I'm trying to test a Linux driver, and I need a test like bonnie or dbench, but I need it to send random data. I'm trying to find corruption bugs, and if every write is all zeros I can't tell when I serve stale data. Even writing something as simple as a timestamp would be enough for this test.

Does anyone know of a good test that uses random data?

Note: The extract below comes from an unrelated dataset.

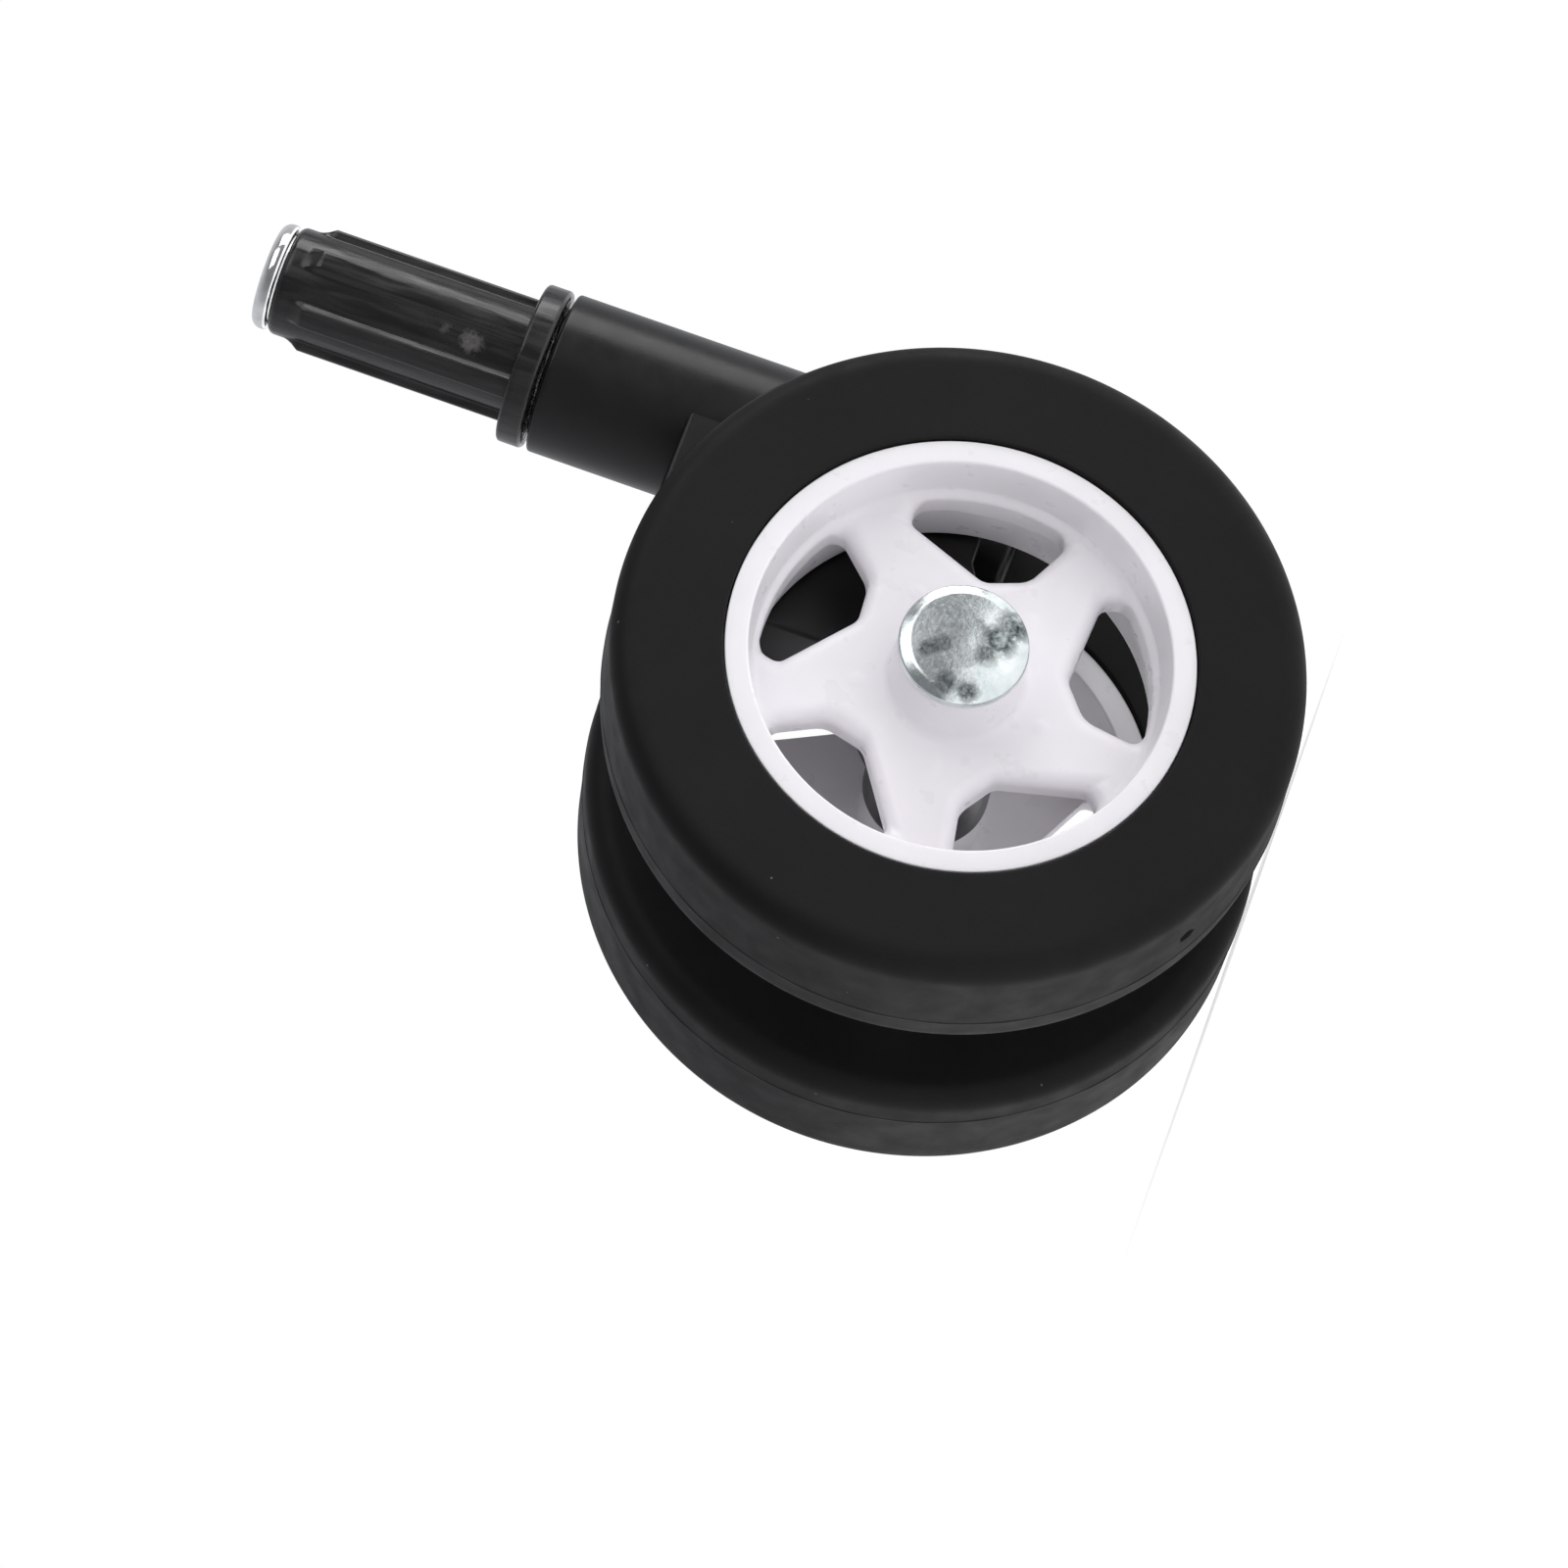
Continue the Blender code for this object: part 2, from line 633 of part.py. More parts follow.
def main():
    clear_scene()
    group = new_collection("chair_caster")
    cutters = new_collection("cutters")
    line = axle_line(group)
    black = satin_black_plastic()
    white = white_plastic()
    rubber = black_tread()
    zinc = zinc_plated_steel()

    socket_sleeve(group, cutters, glossy_black_plastic())
    swivel_pin(group, chromed_steel())
    flat_ring(
        "thrust_washer",
        THRUST_RADIUS,
        BARREL_BORE,
        THRUST_TOP,
        THRUST_THICKNESS,
        STEM_SEGMENTS,
        group,
        zinc,
    )
    fork_body(group, cutters, black)
    flat_ring(
        "pin_retaining_ring",
        RING_RADIUS,
        BARREL_BORE,
        RING_SEAT - SEAT_GAP,
        RING_THICKNESS,
        SHAFT_SEGMENTS,
        group,
        zinc,
    )
    axle(group, line, zinc)
    axle_cap(group, line, zinc)
    axle_washer("axle_washer_front", -1, group, line, zinc)
    axle_washer("axle_washer_rear", 1, group, line, zinc)
    hub("hub_front", -1, 1, FRONT_WINDOW_ANGLE, group, cutters, line, white)
    hub("hub_rear", 1, -1, REAR_WINDOW_ANGLE, group, cutters, line, white)
    tyre("tyre_front", -1, group, line, rubber)
    tyre("tyre_rear", 1, group, line, rubber)


main()
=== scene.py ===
"""Looks of a twin-wheel chair caster with a fluted push-in sleeve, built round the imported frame.

Metres, +Z up along the swivel axis. Stem pieces are turned about that axis. Wheel pieces are drawn in the
plane of the wheel, u forward and v up from the axle, with their depth measured along the axle from its
middle, and side -1 puts them on the front wheel and +1 on the rear one.
"""

import math

import bmesh
import bpy
import numpy as np
from mathutils import Euler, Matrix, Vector


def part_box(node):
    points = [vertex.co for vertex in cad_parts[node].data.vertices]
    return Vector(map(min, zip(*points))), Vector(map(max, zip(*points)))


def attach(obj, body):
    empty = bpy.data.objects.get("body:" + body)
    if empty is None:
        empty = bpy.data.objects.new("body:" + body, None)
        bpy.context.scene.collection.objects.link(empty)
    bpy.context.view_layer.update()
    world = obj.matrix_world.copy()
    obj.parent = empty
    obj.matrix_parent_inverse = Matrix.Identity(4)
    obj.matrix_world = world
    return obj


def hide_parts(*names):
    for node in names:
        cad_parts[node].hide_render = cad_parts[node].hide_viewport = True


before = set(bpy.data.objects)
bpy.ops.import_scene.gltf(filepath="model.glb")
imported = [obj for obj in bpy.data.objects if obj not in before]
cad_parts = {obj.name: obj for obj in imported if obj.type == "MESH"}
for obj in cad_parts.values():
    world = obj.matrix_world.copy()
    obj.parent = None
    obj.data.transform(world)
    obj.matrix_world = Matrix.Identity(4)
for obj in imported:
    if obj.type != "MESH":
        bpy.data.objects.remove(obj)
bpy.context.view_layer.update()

MM = 0.001

# Sizes read from the frame.
tyre_low, tyre_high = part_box("tyre_front")
hub_low, hub_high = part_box("hub_front")
head_low, head_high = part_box("axle")
washer_low, washer_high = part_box("axle_washer_rear")
sleeve_low, sleeve_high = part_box("socket_sleeve")
pin_low, pin_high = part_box("swivel_pin")
thrust_low, thrust_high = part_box("thrust_washer")
ring_low, ring_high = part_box("pin_retaining_ring")
fork_low, fork_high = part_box("fork_body")

AXLE_X = (tyre_low.x + tyre_high.x) / 2
AXLE_Z = (tyre_low.z + tyre_high.z) / 2
WHEEL_RADIUS = (tyre_high.x - tyre_low.x) / 2
TYRE_OUTER = -tyre_low.y
TYRE_INNER = -tyre_high.y
HUB_INNER = -hub_high.y
HUB_TOP = -hub_low.y
KEY_RADIUS = (hub_high.x - hub_low.x) / 2
HEAD_RADIUS = (head_high.x - head_low.x) / 2
HEAD_TOP = -head_low.y
AXLE_END = head_high.y
WASHER_RADIUS = (washer_high.x - washer_low.x) / 2
WASHER_INNER_END = washer_low.y
WASHER_OUTER_END = washer_high.y
COLLAR_RADIUS = sleeve_high.x
COLLAR_BOTTOM = sleeve_low.z
SLEEVE_TOP = sleeve_high.z
PIN_HEAD_RADIUS = (pin_high.x - pin_low.x) / 2
PIN_TOP = pin_high.z
PIN_BOTTOM = pin_low.z
BARREL_RADIUS = fork_high.x
BARREL_TOP = fork_high.z
BOSS_HALF_LENGTH = fork_high.y
FLOOR_LEVEL = tyre_low.z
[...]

  • Your request may be misguided. "Corruption bugs" are often triggered by specific (rather than random) data patterns. All ones, all zeros and alternating ones & zeros are typical early-pass data patterns to test with. If you actually test with "random" (as opposed to pseudo-random) data, then you will have to keep a copy of that data somewhere else for comparison later.
    – sawdust
    Commented Nov 1, 2011 at 22:59
  • 1
    I guess I wasn't all that clear. My driver is actually a cache, and so I can go to the backing device to get another copy of the data. It should always be the same, unless my cache metadata is corrupt, or one of the devices is corrupt. Commented Nov 1, 2011 at 23:14
  • You may have to write your own test, or at least use something else as a starting point. If you're testing the disk cache functionality rather than the bit/byte/word reliability of the underlying HW, then you have the whole sector to use as a data entity. Rather than "random" data, you could write unique data (including drive, cylinder, head, and sector information along with a full date&time-stamp) in each sector. You have enough space (in each sector) to do all this in ASCII text for easy readability when you do data dumps.